The hotel has no air conditioning and no television, although the bathrooms are new and clean. And it does have cold Indian beer and breakfast tea served by turbaned, barefoot men who pad through the labyrinthine castle corridors like cats. The night buffet in the cool, lamp-lit garden is good--spicy curries and homemade mango chutney.

Still, it is no place to go for those seeking major hotel amenities--and no place for anyone between April and October, when temperatures sometimes exceed 120 degrees Fahrenheit.

For amusement, camel rides can be arranged. And several days can be spent in pleasant diversion viewing the frescoes painted on the mansions in Mandawa and nearby towns. Shekhavati is the ancestral home of the Malwaris, the Indian merchant caste that includes many of the richest families in India. The walls of many of the Malwari mansions have murals depicting religious stories and chronicling the region’s history, including the arrival of the British and the railroad.

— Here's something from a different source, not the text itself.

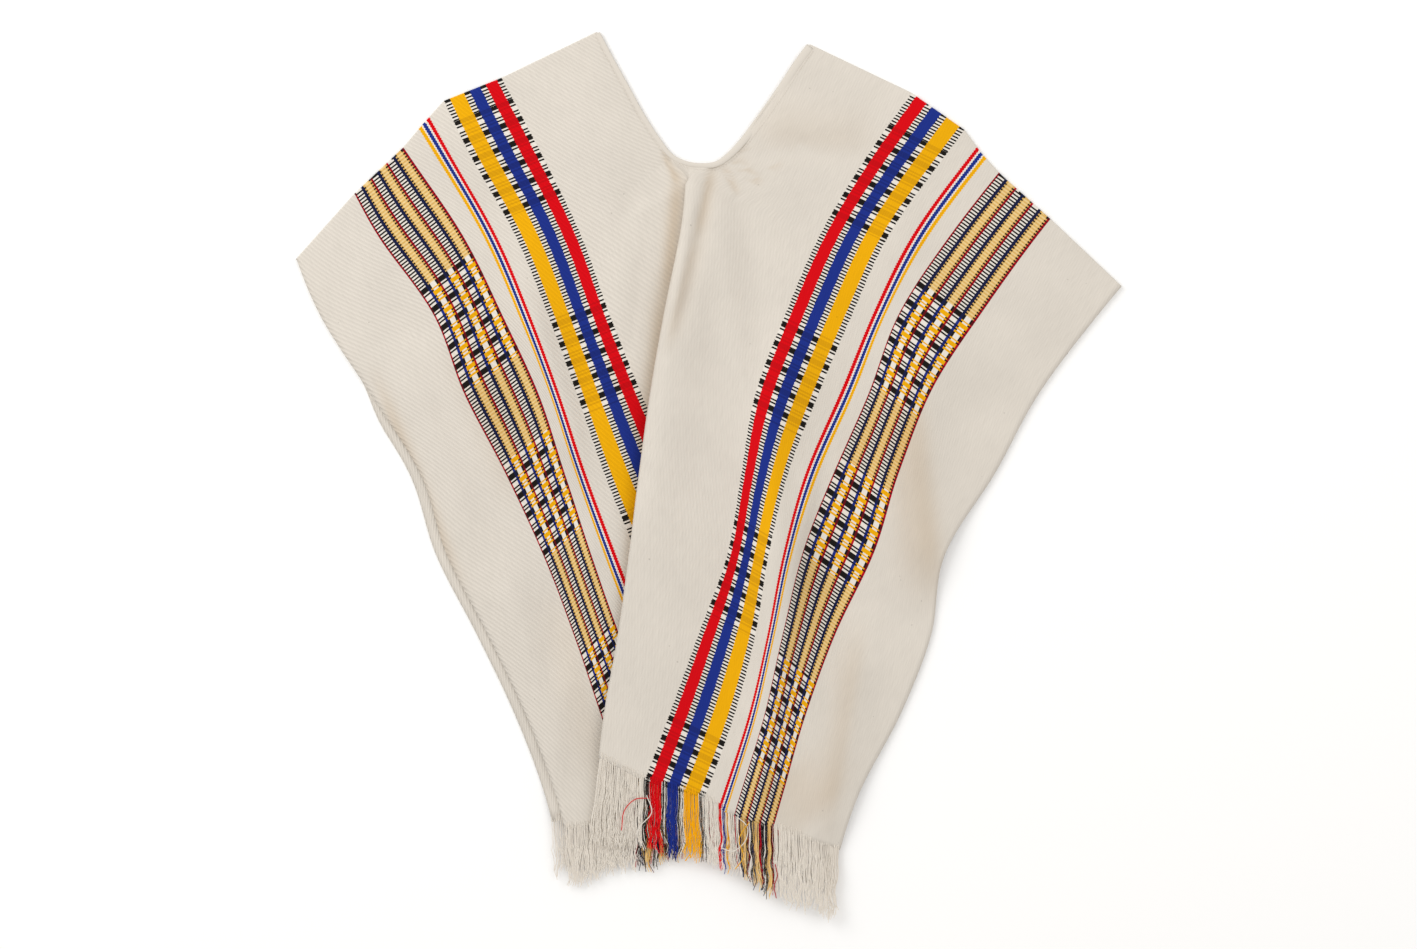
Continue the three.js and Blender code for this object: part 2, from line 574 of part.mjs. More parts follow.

Most fun of all, however, is to sit on one of the dozen porches or rooftops in the Castle Mandawa, sipping hot tea or cold beer and watching peacocks and parrots pose on the parapets.

Hotel Castle Mandawa, Mandawa, Jhunjhunu, Shekhavati, Rajasthan, India 333704. Telephone 24 or reservations at Jaipur 75358 or 65901. Cost: about $35 for a double room (including one in a round watchtower with a roundish bed); $45 for a suite with sculpted pillars and three sitting areas.